____ DATA SHOWN

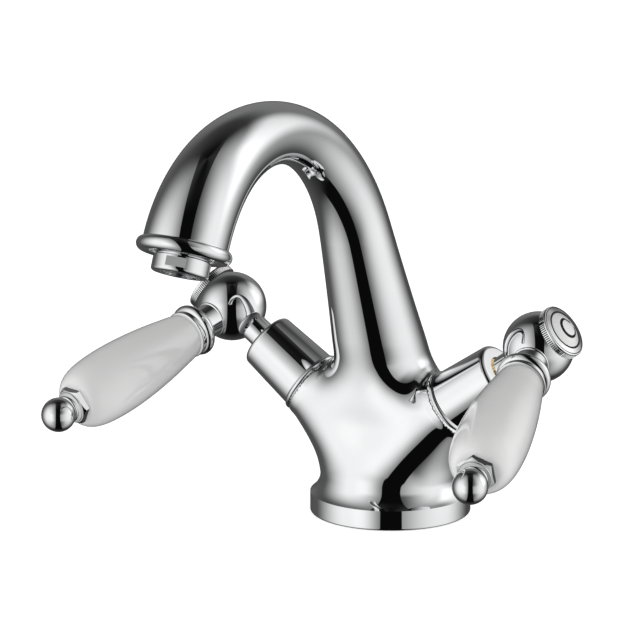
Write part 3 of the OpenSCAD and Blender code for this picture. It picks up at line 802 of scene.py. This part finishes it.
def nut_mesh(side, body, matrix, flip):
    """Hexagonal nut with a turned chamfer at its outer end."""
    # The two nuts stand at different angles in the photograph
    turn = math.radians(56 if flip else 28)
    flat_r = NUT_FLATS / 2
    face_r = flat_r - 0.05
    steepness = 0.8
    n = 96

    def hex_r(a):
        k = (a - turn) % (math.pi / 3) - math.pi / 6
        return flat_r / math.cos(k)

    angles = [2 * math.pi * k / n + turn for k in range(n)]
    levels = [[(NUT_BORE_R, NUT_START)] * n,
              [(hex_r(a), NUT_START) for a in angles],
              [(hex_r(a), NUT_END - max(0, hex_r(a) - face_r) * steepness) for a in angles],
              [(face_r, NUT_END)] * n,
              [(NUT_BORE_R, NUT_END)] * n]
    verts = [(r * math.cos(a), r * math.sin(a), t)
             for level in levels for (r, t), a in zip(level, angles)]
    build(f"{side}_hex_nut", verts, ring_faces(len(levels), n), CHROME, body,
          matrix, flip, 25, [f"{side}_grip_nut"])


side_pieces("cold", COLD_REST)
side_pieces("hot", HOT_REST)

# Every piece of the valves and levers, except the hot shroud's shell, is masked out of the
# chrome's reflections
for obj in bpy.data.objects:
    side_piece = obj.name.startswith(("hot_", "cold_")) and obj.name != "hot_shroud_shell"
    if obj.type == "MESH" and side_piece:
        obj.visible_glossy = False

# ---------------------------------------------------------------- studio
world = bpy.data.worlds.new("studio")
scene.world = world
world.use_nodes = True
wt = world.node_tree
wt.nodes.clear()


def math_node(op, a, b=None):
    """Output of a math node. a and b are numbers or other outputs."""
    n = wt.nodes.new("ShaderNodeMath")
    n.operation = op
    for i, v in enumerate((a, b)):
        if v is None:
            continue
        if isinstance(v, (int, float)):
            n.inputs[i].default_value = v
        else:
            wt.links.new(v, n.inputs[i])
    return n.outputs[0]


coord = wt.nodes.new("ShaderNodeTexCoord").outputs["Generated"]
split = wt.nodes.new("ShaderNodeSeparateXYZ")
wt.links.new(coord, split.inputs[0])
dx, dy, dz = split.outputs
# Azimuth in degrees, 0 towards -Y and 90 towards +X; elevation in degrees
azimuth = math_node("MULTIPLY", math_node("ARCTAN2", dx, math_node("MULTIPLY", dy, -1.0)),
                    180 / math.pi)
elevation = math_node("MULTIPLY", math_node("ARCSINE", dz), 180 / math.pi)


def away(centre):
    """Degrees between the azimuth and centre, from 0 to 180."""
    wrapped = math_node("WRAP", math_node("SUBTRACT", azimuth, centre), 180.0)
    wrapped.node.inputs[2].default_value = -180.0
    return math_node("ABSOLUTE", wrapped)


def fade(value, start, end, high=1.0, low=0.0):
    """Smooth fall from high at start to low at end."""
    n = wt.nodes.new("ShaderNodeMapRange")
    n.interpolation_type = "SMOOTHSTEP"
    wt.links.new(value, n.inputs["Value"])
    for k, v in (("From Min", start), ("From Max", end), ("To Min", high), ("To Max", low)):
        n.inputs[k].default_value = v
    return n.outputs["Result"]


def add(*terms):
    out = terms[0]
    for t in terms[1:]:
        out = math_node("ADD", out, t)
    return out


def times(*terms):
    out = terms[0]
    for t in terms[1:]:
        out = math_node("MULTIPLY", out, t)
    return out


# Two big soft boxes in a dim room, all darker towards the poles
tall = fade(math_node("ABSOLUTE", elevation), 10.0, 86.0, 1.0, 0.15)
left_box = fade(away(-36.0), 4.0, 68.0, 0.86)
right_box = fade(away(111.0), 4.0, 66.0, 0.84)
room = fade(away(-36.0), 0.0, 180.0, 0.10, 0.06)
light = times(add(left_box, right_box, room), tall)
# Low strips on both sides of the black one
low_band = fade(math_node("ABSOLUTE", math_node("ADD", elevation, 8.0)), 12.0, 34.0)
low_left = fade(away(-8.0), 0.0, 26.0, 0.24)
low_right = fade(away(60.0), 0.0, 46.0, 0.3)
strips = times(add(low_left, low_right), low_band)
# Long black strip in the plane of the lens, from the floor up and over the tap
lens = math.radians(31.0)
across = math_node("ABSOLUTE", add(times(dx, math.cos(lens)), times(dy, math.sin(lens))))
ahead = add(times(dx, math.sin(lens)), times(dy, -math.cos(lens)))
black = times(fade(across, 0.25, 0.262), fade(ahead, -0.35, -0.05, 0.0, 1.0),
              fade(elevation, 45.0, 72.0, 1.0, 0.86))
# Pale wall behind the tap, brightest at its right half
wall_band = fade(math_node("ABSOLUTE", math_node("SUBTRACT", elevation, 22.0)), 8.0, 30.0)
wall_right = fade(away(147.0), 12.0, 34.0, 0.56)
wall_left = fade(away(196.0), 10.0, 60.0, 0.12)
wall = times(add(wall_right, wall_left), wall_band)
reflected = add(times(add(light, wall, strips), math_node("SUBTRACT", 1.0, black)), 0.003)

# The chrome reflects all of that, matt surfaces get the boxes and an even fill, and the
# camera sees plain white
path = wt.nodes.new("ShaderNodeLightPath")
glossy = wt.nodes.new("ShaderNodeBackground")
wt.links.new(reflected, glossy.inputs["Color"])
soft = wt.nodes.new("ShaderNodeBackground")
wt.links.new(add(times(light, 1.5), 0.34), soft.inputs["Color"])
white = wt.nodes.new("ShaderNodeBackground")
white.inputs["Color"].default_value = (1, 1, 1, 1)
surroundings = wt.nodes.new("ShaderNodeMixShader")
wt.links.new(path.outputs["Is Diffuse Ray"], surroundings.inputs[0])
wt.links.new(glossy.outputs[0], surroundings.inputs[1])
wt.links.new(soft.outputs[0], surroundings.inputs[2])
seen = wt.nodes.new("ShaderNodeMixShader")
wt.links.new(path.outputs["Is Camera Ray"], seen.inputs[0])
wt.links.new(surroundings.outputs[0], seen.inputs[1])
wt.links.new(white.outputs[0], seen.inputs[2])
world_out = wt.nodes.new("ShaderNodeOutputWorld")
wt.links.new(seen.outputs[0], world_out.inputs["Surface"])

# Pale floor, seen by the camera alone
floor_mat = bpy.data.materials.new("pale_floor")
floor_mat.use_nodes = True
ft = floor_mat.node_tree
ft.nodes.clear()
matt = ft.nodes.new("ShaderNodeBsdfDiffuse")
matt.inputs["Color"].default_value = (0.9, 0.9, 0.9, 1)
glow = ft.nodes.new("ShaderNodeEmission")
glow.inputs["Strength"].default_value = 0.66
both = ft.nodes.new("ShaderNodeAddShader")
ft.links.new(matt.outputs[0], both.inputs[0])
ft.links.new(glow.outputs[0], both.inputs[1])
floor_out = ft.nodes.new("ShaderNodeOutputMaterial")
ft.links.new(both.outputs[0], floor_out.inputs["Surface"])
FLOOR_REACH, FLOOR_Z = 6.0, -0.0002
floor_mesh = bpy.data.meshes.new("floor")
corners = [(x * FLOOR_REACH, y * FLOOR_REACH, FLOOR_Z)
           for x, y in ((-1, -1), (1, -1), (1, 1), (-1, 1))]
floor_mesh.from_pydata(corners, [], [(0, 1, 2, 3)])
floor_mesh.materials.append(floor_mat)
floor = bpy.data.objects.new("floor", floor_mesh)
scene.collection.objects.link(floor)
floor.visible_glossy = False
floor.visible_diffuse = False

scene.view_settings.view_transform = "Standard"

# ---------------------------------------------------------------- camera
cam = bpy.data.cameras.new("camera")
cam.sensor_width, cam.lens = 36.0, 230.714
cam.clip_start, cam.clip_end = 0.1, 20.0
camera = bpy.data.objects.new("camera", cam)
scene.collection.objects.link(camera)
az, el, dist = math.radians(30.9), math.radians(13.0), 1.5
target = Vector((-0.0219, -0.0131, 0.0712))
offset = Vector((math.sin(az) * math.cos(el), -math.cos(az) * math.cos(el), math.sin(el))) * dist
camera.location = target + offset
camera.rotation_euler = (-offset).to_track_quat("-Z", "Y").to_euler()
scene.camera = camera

________

Can you write out the lines above, from the first one through the one containing "return flat_r / math.cos(k)", exactly as they appear and nothing more?

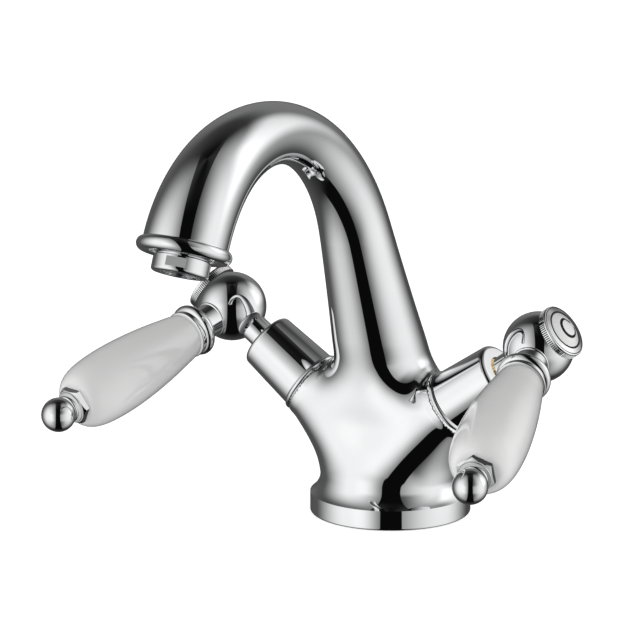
Write part 3 of the OpenSCAD and Blender code for this picture. It picks up at line 802 of scene.py. This part finishes it.
def nut_mesh(side, body, matrix, flip):
    """Hexagonal nut with a turned chamfer at its outer end."""
    # The two nuts stand at different angles in the photograph
    turn = math.radians(56 if flip else 28)
    flat_r = NUT_FLATS / 2
    face_r = flat_r - 0.05
    steepness = 0.8
    n = 96

    def hex_r(a):
        k = (a - turn) % (math.pi / 3) - math.pi / 6
        return flat_r / math.cos(k)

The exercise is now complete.